Ante el cinismo de aquellos que quisieran que
Revueltas dejara de existir, y ante las fantasías de un país para el cual las
subjetividades capturadas por su obra son excedentes prescindibles en la vuelta
al PRI, Revueltas sigue encontrando lectores que muestran su potencia. Vienen a
la mente Bruno Bosteels, cuyo trabajo restituye a Revueltas en una tradición
intelectual del marxismo del que parece siempre excluido; José Manuel Mateo y
su cuidadoso estudio del mito de Antígona que aparece tanto en Revueltas como en
muchas ideologías militantes; Rebecca Janzen y su agudo trabajo sobre la forma
en que la religiosidad narrada por Revueltas imagina formas de resistencia a la
homogeneización modernizante del Estado; Francisco Ramírez y su enfoque sobre
la poderosa polifonía que permite a Revueltas dar voz a los marginados; Rodrigo
García de la Sienra y su estudio sobre la cárcel y la distopía y, por supuesto,
Evodio Escalante, el precursor de la lectura política de Revueltas. Revueltas
no es estrictamente un “raro”, sino un escritor cuya inteligencia política y
estética, identificada por todos estos críticos, ha dejado de resonar en el
espacio público mexicano en parte porque la pregunta fundamental de Revueltas
sobre aquellos sujetos sin representación política a los que buscó otorgar
agencia simbólica se ha disuelto en el México de la supuesta transición.
Leer a Revueltas en los días posteriores a Ayotzinapa,
y hacerlo en diálogo con los críticos mencionados, es un triste recordatorio de
que carecemos de esa literatura interesada en capturar a aquellos que viven en
lo que la teoría política actual llama el “Estado de excepción”, despojados de
identidad y ciudadanía. No dejo de pensar qué podría decirnos Revueltas o un
escritor de su estirpe sobre los migrantes centroamericanos que son
secuestrados, extorsionados y asesinados en una tierra sin ley, sobre los
jóvenes normalistas que son desaparecidos y desollados ante los ojos de una
sociedad que los explica como delincuentes o carne de cañón, sobre los 130 mil
muertos y desaparecidos que son números en la imaginación pública, o gente que “se
lo buscó”, o cualquier cosa que le permita a nuestro país abdicar de su
responsabilidad frente a los cadáveres y a los ausentes.
No sé si Revueltas como escritor sería posible en la época actual, de literatura becada y corporativizada, de criminalización de la protesta pública; si sería posible en este país donde el dogma político ya no se llama proletariado o comunismo ni arriesga el equívoco en nombre de los que menos tienen, sino que recibe nombres como reformas estructurales, democracia electoral, neoliberalismo, y que se ejerce en nombre de la pauperización de los más vulnerables.
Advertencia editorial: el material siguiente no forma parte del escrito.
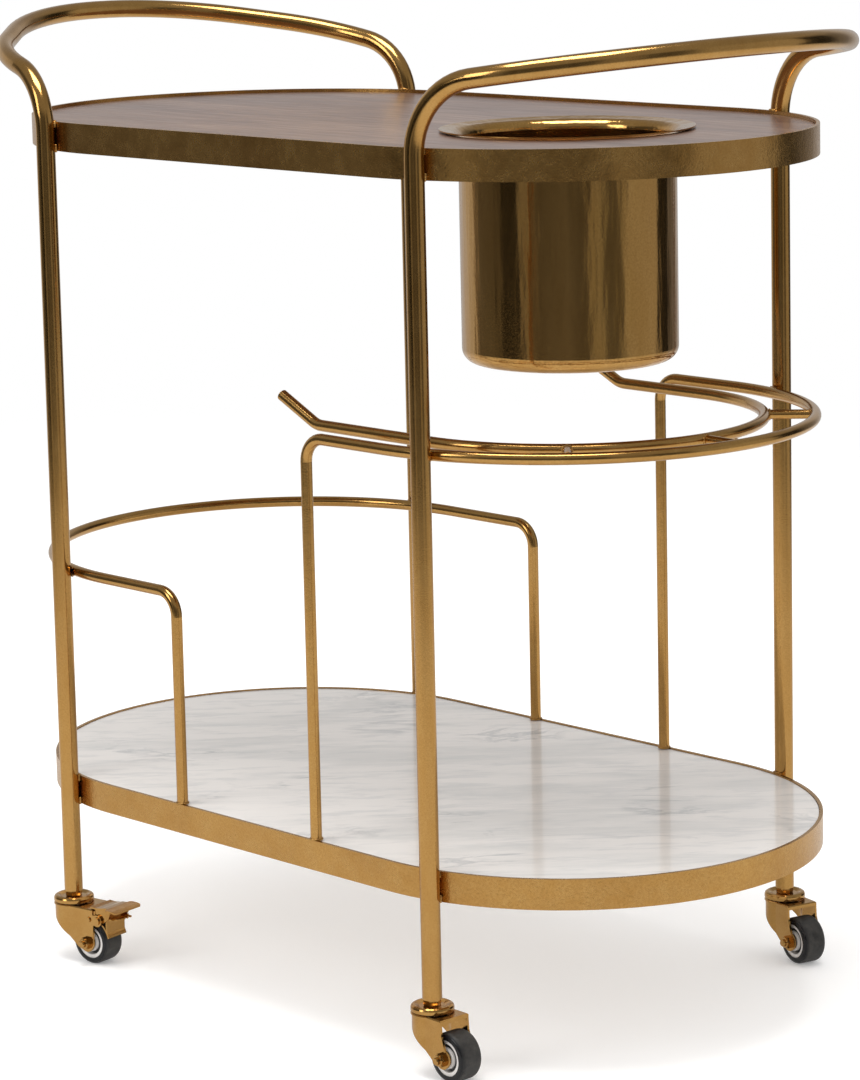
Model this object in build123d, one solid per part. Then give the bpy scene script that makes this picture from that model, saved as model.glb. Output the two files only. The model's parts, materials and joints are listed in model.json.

Sin embargo, hay que decir que si algún sentido tiene leer a Revueltas hoy, recuperarlo, homenajearlo, a él puede accederse solamente a través de la pregunta sobre cómo humanizar a quienes han sido derrotados por la deshumanización neoliberal, cómo darles voz a aquellos que muchos en nuestro país perciben como revoltosos que “se buscaron” ser quemados vivos o a los que estorban con sus luchas y su existencia misma la comodidad de quienes viven obstinadamente en la fantasía de un país moderno que solo los beneficia a ellos. Esa es la pregunta incómoda que nuestra cultura actual es incapaz de contestar, y que hace que Revueltas, cuyo anacronismo es resultado del riesgo que nadie toma hoy de pensar una sociedad para los más excluidos, sea más vigente que cualquier otro escritor, cualquier otra prosa, cualquier otra inteligencia y cualquier otro homenaje.